====== DATA SEGMENT ======

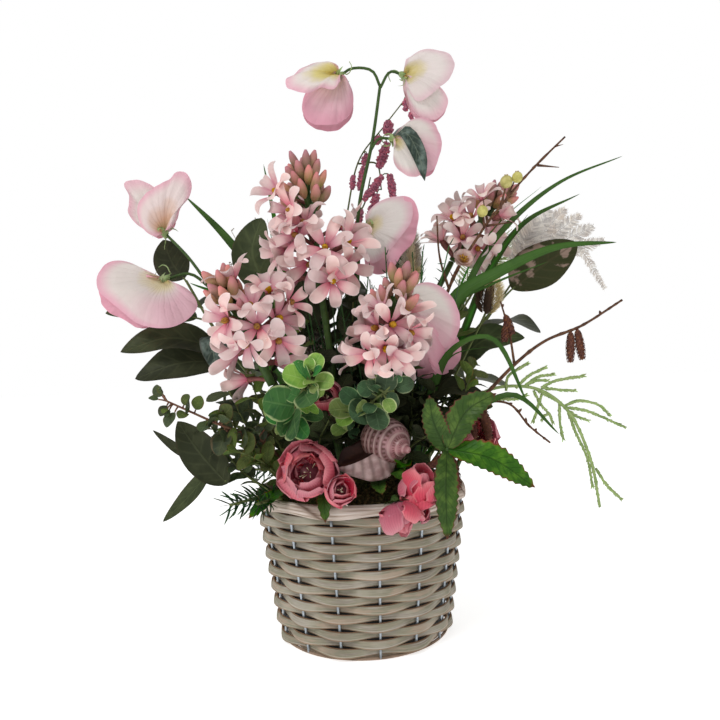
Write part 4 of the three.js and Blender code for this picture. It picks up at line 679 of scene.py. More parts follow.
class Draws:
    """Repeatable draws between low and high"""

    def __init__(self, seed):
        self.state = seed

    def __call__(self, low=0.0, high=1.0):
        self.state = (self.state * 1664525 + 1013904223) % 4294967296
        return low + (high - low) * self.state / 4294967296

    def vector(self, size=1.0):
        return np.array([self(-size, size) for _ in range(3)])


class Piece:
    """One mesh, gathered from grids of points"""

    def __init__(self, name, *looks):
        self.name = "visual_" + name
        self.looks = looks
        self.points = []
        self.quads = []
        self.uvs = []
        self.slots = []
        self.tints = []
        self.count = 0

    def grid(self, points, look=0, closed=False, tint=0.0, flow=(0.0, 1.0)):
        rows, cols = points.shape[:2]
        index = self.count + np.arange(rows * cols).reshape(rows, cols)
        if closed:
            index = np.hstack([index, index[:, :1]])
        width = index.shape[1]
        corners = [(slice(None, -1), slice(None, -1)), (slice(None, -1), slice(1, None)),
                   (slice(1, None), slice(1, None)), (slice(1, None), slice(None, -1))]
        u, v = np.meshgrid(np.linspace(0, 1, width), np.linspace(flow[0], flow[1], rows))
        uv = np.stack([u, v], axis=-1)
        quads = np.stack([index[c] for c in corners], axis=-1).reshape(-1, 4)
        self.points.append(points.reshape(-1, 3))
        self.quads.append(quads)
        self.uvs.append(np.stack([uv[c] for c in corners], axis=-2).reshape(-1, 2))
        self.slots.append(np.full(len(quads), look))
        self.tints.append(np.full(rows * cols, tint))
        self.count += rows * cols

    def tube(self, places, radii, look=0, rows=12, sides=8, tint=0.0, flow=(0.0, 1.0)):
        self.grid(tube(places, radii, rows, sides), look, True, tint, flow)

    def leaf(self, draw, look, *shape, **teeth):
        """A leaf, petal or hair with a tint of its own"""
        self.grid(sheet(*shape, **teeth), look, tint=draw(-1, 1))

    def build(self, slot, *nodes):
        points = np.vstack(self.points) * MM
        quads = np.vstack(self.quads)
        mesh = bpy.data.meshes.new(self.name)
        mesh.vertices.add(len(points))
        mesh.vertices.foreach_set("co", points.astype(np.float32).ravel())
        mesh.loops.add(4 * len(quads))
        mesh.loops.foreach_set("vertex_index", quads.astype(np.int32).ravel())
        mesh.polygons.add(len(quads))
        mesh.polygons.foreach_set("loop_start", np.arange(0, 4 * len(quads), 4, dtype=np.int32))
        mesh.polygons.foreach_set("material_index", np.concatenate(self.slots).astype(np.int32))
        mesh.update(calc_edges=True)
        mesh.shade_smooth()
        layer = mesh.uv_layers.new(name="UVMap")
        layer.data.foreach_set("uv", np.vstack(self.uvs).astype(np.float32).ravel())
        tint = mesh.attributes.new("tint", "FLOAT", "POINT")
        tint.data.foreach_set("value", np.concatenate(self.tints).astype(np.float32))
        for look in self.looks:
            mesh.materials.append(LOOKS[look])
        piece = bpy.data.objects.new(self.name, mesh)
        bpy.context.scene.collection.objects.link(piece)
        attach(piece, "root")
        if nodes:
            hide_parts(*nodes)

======

Reproduce exactly, please, only the lines from the start of the data above to the line that contains "self.count = 0", with both ends kept.

▶ **PROBLEM SOLUTION**:
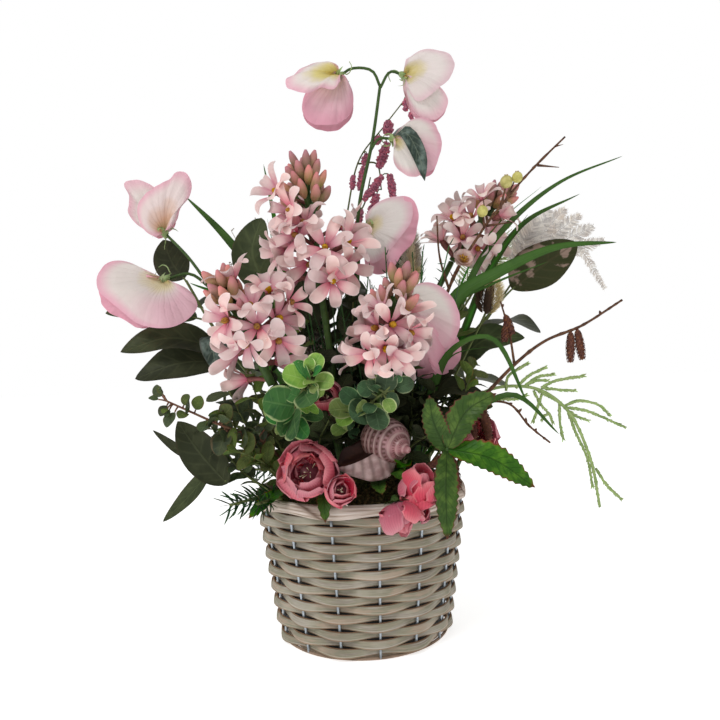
Write part 4 of the three.js and Blender code for this picture. It picks up at line 679 of scene.py. More parts follow.
class Draws:
    """Repeatable draws between low and high"""

    def __init__(self, seed):
        self.state = seed

    def __call__(self, low=0.0, high=1.0):
        self.state = (self.state * 1664525 + 1013904223) % 4294967296
        return low + (high - low) * self.state / 4294967296

    def vector(self, size=1.0):
        return np.array([self(-size, size) for _ in range(3)])


class Piece:
    """One mesh, gathered from grids of points"""

    def __init__(self, name, *looks):
        self.name = "visual_" + name
        self.looks = looks
        self.points = []
        self.quads = []
        self.uvs = []
        self.slots = []
        self.tints = []
        self.count = 0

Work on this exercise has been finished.